In fact, one thing led to another. The combustion created after the impact would have blown out massive amounts of soot and sulfur into our planet’s stratosphere blocking the sun, which triggered a set of events that caused entire ecosystems to collapse, and eventually destroying up to three-quarters of Earth’s inhabitants.
“The probability of mass extinction was quite low even with an asteroid as large as the [Chicxulub asteroid] because hydrocarbon-rich and sulfate-rich sites were rare,” said Kaiho and Oshima. If the asteroid had hit a low–medium hydrocarbon area, mass extinction could not have occurred.”

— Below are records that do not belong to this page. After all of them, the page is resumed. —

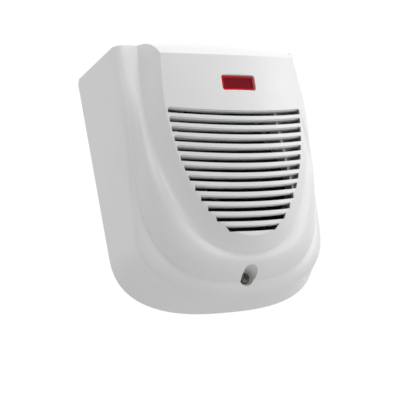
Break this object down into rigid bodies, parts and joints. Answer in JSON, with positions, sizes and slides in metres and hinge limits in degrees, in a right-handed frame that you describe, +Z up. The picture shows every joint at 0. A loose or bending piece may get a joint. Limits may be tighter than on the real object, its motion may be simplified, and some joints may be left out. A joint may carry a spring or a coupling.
{
  "type": "alarm siren",
  "caption": "Wall-mounted electronic alarm siren: white sculpted cover with curved louvres and a red indicator, hinged over a base plate that carries a horn speaker and its board.",
  "frame": {"origin": "centre of the mounting face, on the wall plane", "axes": "+Y into the wall, -Y to the front, +Z up, X across the width"},
  "size_m": [0.1396, 0.0724, 0.1547],
  "materials": {
    "white_abs": "fine satin moulded ABS",
    "red_polycarbonate": "gloss red tinted moulding",
    "zinc_plated_steel": "plated",
    "dark_steel": "dark plated",
    "base_abs": "moulded ABS",
    "black_rubber": "soft matt",
    "brass": "turned",
    "black_abs": "fine texture",
    "ferrite": "ground",
    "diaphragm_film": "thin amber film",
    "board_green": "solder mask",
    "terminal_green": "moulded",
    "led_red": "clear red epoxy",
    "clear_acrylic": "polished clear",
    "ic_epoxy": "moulded epoxy",
    "capacitor_sleeve": "shrink sleeve",
    "aluminium": "extruded",
    "switch_button": "moulded nylon",
    "wire_red": "insulation",
    "wire_yellow": "insulation"
  },
  "bodies": {
    "base": {"base_plate": "base_abs", "board_screw_1": "zinc_plated_steel", "board_screw_2": "zinc_plated_steel", "cable_grommet": "black_rubber", "capacitor": "capacitor_sleeve", "circuit_board": "board_green", "control_chip": "ic_epoxy", "driver_back_plate": "zinc_plated_steel", "driver_front_plate": "zinc_plated_steel", "driver_magnet": "ferrite", "heat_sink": "aluminium", "horn_flare": "black_abs", "horn_phase_plug": "black_abs", "horn_screw_1": "zinc_plated_steel", "horn_screw_2": "zinc_plated_steel", "horn_screw_3": "zinc_plated_steel", "horn_screw_4": "zinc_plated_steel", "lead_red": "wire_red", "lead_socket": "base_abs", "lead_yellow": "wire_yellow", "led_1": "led_red", "led_2": "led_red", "light_guide": "clear_acrylic", "light_guide_holder": "black_abs", "power_transistor": "ic_epoxy", "tamper_switch": "black_abs", "terminal_block": "terminal_green", "threaded_insert": "brass"},
    "cover": {"front_cover": "white_abs", "indicator_lens": "red_polycarbonate", "hinge_pin": "zinc_plated_steel"},
    "cover_screw": {"cover_screw": "dark_steel"},
    "tamper_plunger": {"tamper_plunger": "switch_button"},
    "diaphragm": {"diaphragm": "diaphragm_film"},
    "terminal_screw_1": {"terminal_screw_1": "zinc_plated_steel"},
    "terminal_screw_2": {"terminal_screw_2": "zinc_plated_steel"},
    "terminal_screw_3": {"terminal_screw_3": "zinc_plated_steel"},
    "terminal_screw_4": {"terminal_screw_4": "zinc_plated_steel"}
  },
  "joints": [
    {"name": "cover_hinge", "type": "hinge", "parent": "base", "child": "cover", "pos_m": [0, -0.0046, 0.074], "axis": [-1, 0, 0], "range_deg": [0, 50]},
    {"name": "cover_screw_travel", "type": "slide", "parent": "cover", "child": "cover_screw", "axis": [0, -1, 0], "range_m": [0, 0.005]},
    {"name": "tamper_press", "type": "slide", "parent": "base", "child": "tamper_plunger", "axis": [0, 1, 0], "range_m": [0, 0.0012], "stiffness_N_per_m": 120},
    {"name": "diaphragm_travel", "type": "slide", "parent": "base", "child": "diaphragm", "axis": [0, -1, 0], "range_m": [-0.0003, 0.0003], "stiffness_N_per_m": 500},
    {"name": "terminal_screw_1_turn", "type": "hinge", "parent": "base", "child": "terminal_screw_1", "pos_m": [-0.0428, -0.0157, 0.0496], "axis": [0, -1, 0], "continuous": true},
    {"name": "terminal_screw_2_turn", "type": "hinge", "parent": "base", "child": "terminal_screw_2", "pos_m": [-0.0376, -0.0157, 0.0496], "axis": [0, -1, 0], "continuous": true},
    {"name": "terminal_screw_3_turn", "type": "hinge", "parent": "base", "child": "terminal_screw_3", "pos_m": [-0.0324, -0.0157, 0.0496], "axis": [0, -1, 0], "continuous": true},
    {"name": "terminal_screw_4_turn", "type": "hinge", "parent": "base", "child": "terminal_screw_4", "pos_m": [-0.0272, -0.0157, 0.0496], "axis": [0, -1, 0], "continuous": true}
  ]
}
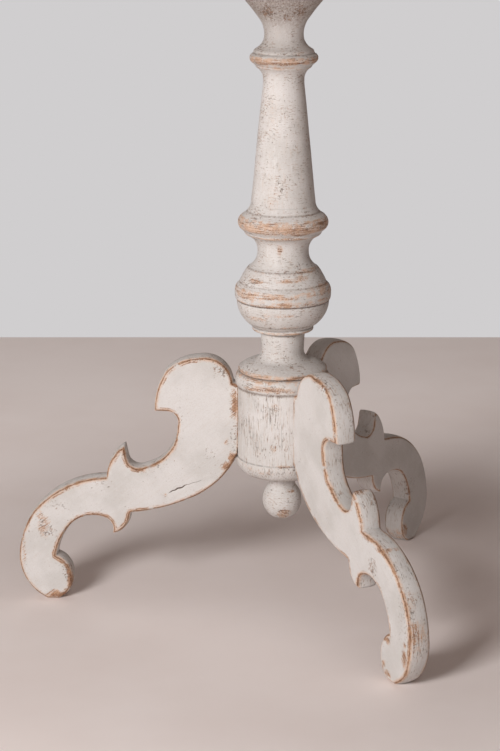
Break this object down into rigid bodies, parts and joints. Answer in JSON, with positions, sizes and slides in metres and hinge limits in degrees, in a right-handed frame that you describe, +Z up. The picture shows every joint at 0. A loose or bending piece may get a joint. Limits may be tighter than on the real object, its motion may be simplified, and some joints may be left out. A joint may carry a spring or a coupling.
{
  "type": "tilt top table",
  "caption": "Round tilt-top table on a turned pedestal with scrolled plank legs; the top tips upright on two pivot pins and a slide latch holds it flat.",
  "frame": {"origin": "on the floor under the pedestal's axis, at the centre of the object's footprint", "axes": "+Z up along the pedestal's axis; +Y towards the latch, with the back leg within 1.5 degrees of it; +X along the pivot pins; the top's show face turns to face -Y when it is tipped up"},
  "size_m": [0.8, 0.7999, 0.74],
  "materials": {
    "painted_wood": "worn chalky off-white paint, dry scraped, bare wood at the arrises",
    "bare_wood": "bare, dry",
    "iron": "dark, dull",
    "brass": "aged, dull"
  },
  "bodies": {
    "base": {"column": "painted_wood", "tenon_wedge": "bare_wood", "hub": "painted_wood", "finial": "painted_wood", "leg_back": "painted_wood", "leg_left": "painted_wood", "leg_right": "painted_wood", "pivot_block": "painted_wood", "pivot_pin_left": "iron", "pivot_pin_right": "iron", "strike_plate": "brass", "strike_screws": "brass"},
    "top": {"top_board_1": "painted_wood", "top_board_2": "painted_wood", "top_board_3": "painted_wood", "top_board_4": "painted_wood", "batten_left": "painted_wood", "batten_right": "painted_wood", "batten_screws": "iron", "latch_plate": "brass", "latch_case": "brass", "latch_spring": "iron", "latch_screws": "brass"},
    "latch": {"latch_bolt": "iron", "latch_knob": "brass"}
  },
  "joints": [
    {"name": "top_tilt", "type": "hinge", "parent": "base", "child": "top", "pos_m": [0, -0.066, 0.692], "axis": [1, 0, 0], "range_deg": [0, 90]},
    {"name": "latch_slide", "type": "slide", "parent": "top", "child": "latch", "axis": [0, -1, 0], "range_m": [0, 0.01]}
  ]
}
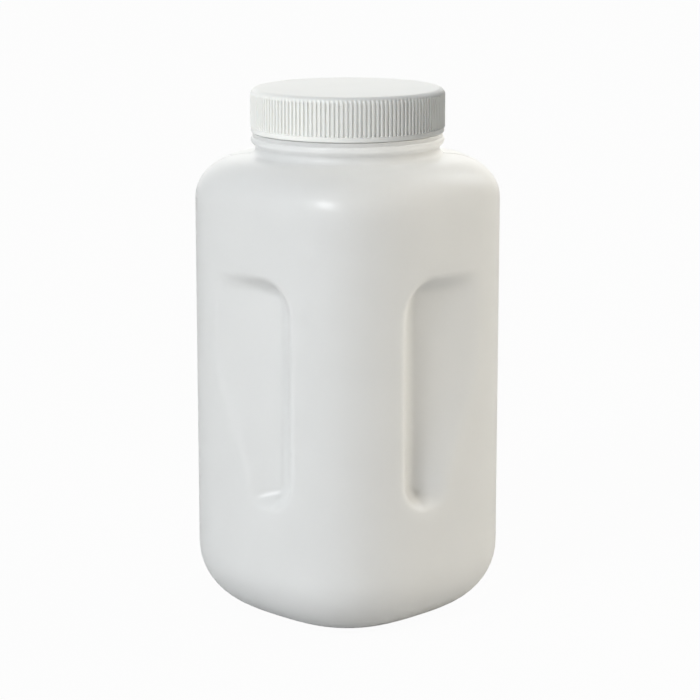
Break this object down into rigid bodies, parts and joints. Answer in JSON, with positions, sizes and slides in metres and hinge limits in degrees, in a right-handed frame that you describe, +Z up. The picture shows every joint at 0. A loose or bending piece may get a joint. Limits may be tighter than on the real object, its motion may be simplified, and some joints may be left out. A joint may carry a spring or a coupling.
{
  "type": "square wide-mouth bottle",
  "caption": "Square wide-mouth plastic bottle with full round corners, a finger recess beside each grip corner, and a ribbed screw cap.",
  "frame": {"origin": "centre of the standing ring, on the surface that the bottle stands on", "axes": "+Z up through the neck; the four faces look along +X, -X, +Y and -Y; the grip corners are at (+X, -Y) and (-X, +Y)"},
  "size_m": [0.148, 0.148, 0.2877],
  "materials": {
    "natural_plastic": "undyed, milky and translucent, satin, as blown",
    "white_plastic": "opaque white, slightly warm, fine satin, as moulded"
  },
  "bodies": {
    "root": {"bottle": "natural_plastic", "cap": "white_plastic"}
  },
  "joints": []
}
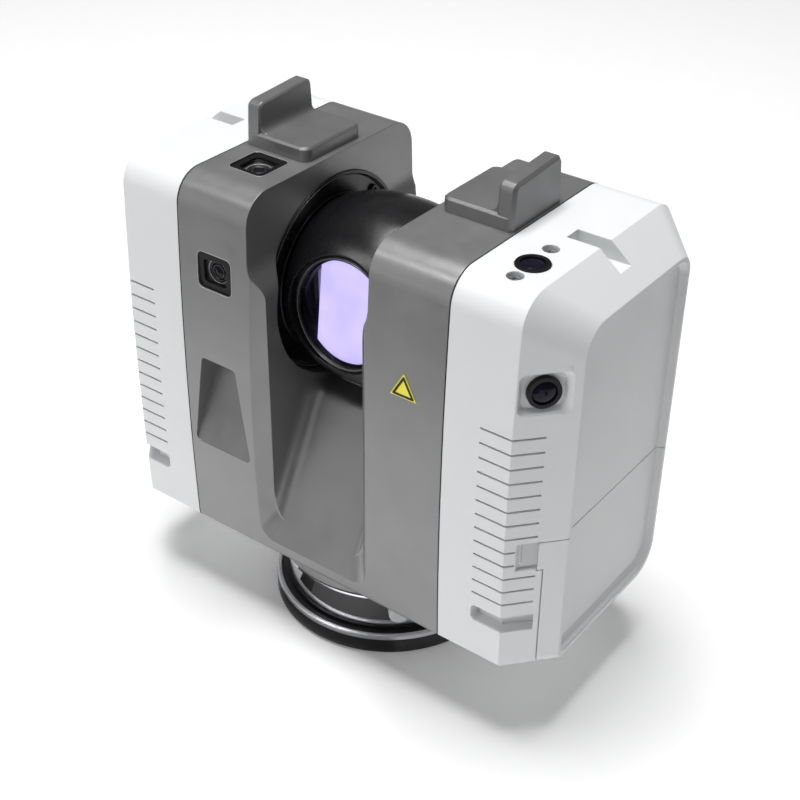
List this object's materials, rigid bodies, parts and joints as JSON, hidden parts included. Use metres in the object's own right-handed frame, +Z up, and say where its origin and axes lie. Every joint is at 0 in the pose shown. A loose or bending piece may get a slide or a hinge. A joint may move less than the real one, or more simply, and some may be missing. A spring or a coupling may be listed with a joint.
{
  "type": "terrestrial laser scanner",
  "caption": "U-shaped instrument head with a spinning mirror rotor between two pillars, white side covers, battery door and a turning base with a tripod thread.",
  "frame": {"origin": "on the vertical turning axis, at the underside of the base plate, which is also the mouth of the tripod thread", "axes": "+Z up along the turning axis, X along the elevation axis from the display side (-X) to the battery side (+X), -Y is the front that the picture shows"},
  "size_m": [0.242, 0.12, 0.2436],
  "materials": {
    "grey_paint": "satin grey paint on cast aluminium",
    "white_shell": "satin white moulded shell",
    "black_paint": "satin black anodised surface",
    "black_plastic": "fine matt black",
    "seal_rubber": "thin dark seal",
    "coated_glass": "coated optical glass with a lavender sheen",
    "lens_glass": "dark coated lens",
    "mirror_coat": "first-surface mirror",
    "polished_steel": "polished",
    "bright_ring": "turned aluminium",
    "bare_aluminium": "machined aluminium",
    "bearing_steel": "ground steel",
    "screw_steel": "blackened steel",
    "copper_winding": "lacquered copper windings",
    "magnet": "nickel-coated magnet",
    "warning_print": "yellow plate with a black border, blank",
    "button_grey": "light grey moulded",
    "circuit_board": "green board with dark chips",
    "battery_case": "dark grey case",
    "display_face": "dark display glass"
  },
  "bodies": {
    "base": {"base_plate": "black_paint", "rim_ring": "bright_ring", "thread_insert": "bearing_steel", "base_drum": "polished_steel", "azimuth_bearing_outer": "bearing_steel", "azimuth_motor_stator": "copper_winding"},
    "release_button": {"release_button": "button_grey"},
    "mirror_rotor": {"rotor_shell": "black_paint", "window_ring": "black_paint", "window_glass": "coated_glass", "mirror_plate": "mirror_coat", "mirror_mount": "black_paint", "rotor_shafts": "bearing_steel", "elevation_inner_races": "bearing_steel", "motor_magnets": "magnet", "encoder_disc": "display_face"},
    "battery_door": {"battery_door": "white_shell", "door_hinge_pin": "bearing_steel"},
    "door_latch": {"door_latch": "button_grey"},
    "fan_rotor": {"fan_rotor": "black_plastic"},
    "power_button": {"power_button": "button_grey"},
    "port_cover": {"port_cover": "seal_rubber"},
    "head": {"azimuth_bearing_balls": "bearing_steel", "azimuth_bearing_inner": "bearing_steel", "swivel_skirt": "grey_paint", "azimuth_spindle": "bearing_steel", "azimuth_magnet_ring": "magnet", "skirt_screws": "screw_steel", "yoke": "grey_paint", "fin_blocks": "grey_paint", "gaskets": "seal_rubber", "camera_windows": "black_plastic", "camera_barrels": "black_plastic", "camera_lenses": "lens_glass", "warning_plate": "warning_print", "bearing_flanges": "black_paint", "flange_screws": "screw_steel", "elevation_outer_races": "bearing_steel", "elevation_balls": "bearing_steel", "motor_housing": "bare_aluminium", "motor_stator": "copper_winding", "encoder_reader": "black_plastic", "laser_module": "bare_aluminium", "collimator_lens": "lens_glass", "right_cover": "white_shell", "left_cover": "white_shell", "cover_screws": "screw_steel", "tracking_housings": "black_plastic", "tracking_lenses": "lens_glass", "inner_plates": "bare_aluminium", "battery_bay": "black_plastic", "batteries": "battery_case", "main_board": "circuit_board", "fan_housing": "black_plastic", "heat_sink": "bare_aluminium", "antenna": "circuit_board", "display_bezel": "black_plastic", "display_glass": "display_face", "port_hinge": "black_plastic", "port_sockets": "black_plastic"}
  },
  "joints": [
    {"name": "azimuth_turn", "type": "hinge", "parent": "base", "child": "head", "pos_m": [0, 0, 0.0218], "axis": [0, 0, 1], "continuous": true},
    {"name": "release_press", "type": "slide", "parent": "base", "child": "release_button", "axis": [-0.6717, 0.7408, 0], "range_m": [0, 0.0018], "stiffness_N_per_m": 900, "springref_m": -0.0015},
    {"name": "mirror_spin", "type": "hinge", "parent": "head", "child": "mirror_rotor", "pos_m": [0, 0, 0.1654], "axis": [1, 0, 0], "continuous": true},
    {"name": "battery_door_swing", "type": "hinge", "parent": "head", "child": "battery_door", "pos_m": [0.1174, 0, 0.046], "axis": [0, 1, 0], "range_deg": [0, 52]},
    {"name": "latch_slide", "type": "slide", "parent": "head", "child": "door_latch", "axis": [0, 0, -1], "range_m": [0, 0.0015]},
    {"name": "fan_spin", "type": "hinge", "parent": "head", "child": "fan_rotor", "pos_m": [0.0934, -0.04, 0.141], "axis": [0, 1, 0], "continuous": true},
    {"name": "power_press", "type": "slide", "parent": "head", "child": "power_button", "axis": [1, 0, 0], "range_m": [0, 0.0012], "stiffness_N_per_m": 600, "springref_m": -0.0012},
    {"name": "port_cover_swing", "type": "hinge", "parent": "head", "child": "port_cover", "pos_m": [-0.1192, 0.014, 0.066], "axis": [0, -1, 0], "range_deg": [0, 100]}
  ]
}
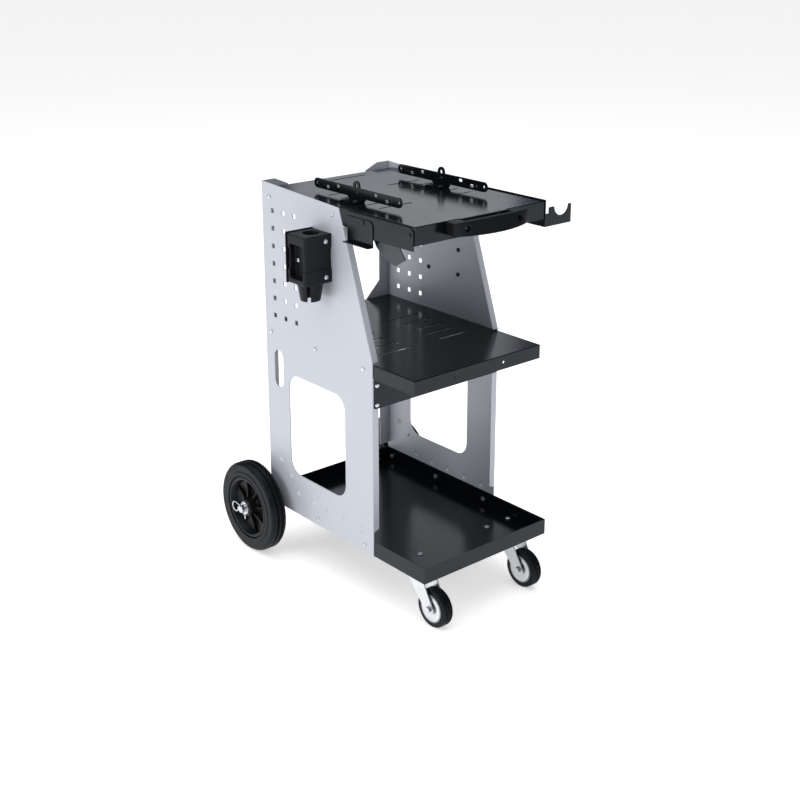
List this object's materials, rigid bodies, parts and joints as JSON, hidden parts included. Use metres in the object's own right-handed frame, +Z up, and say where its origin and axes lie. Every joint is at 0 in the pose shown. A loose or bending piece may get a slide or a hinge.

According to previous calculations, scientists believe that the asteroid impact released energy around a billion times more powerful than the combined power of the atomic bombs that were released on Hiroshima and Nagasaki in 1945.
Scientists concluded that around 87 percent of our planet surface—in areas like most of present-day Africa, China, India, and the Amazon—would not have had high-enough concentrations of hydrocarbons to lead to such an apocalyptic result on dinosaurs if the asteroid had collided there.
Such an extinction event would have been triggered if the asteroid had crashed into marine coastal areas rich in algae, such as the present-day eastern coast of North America, the Middle East, and Siberia, concluded scientists.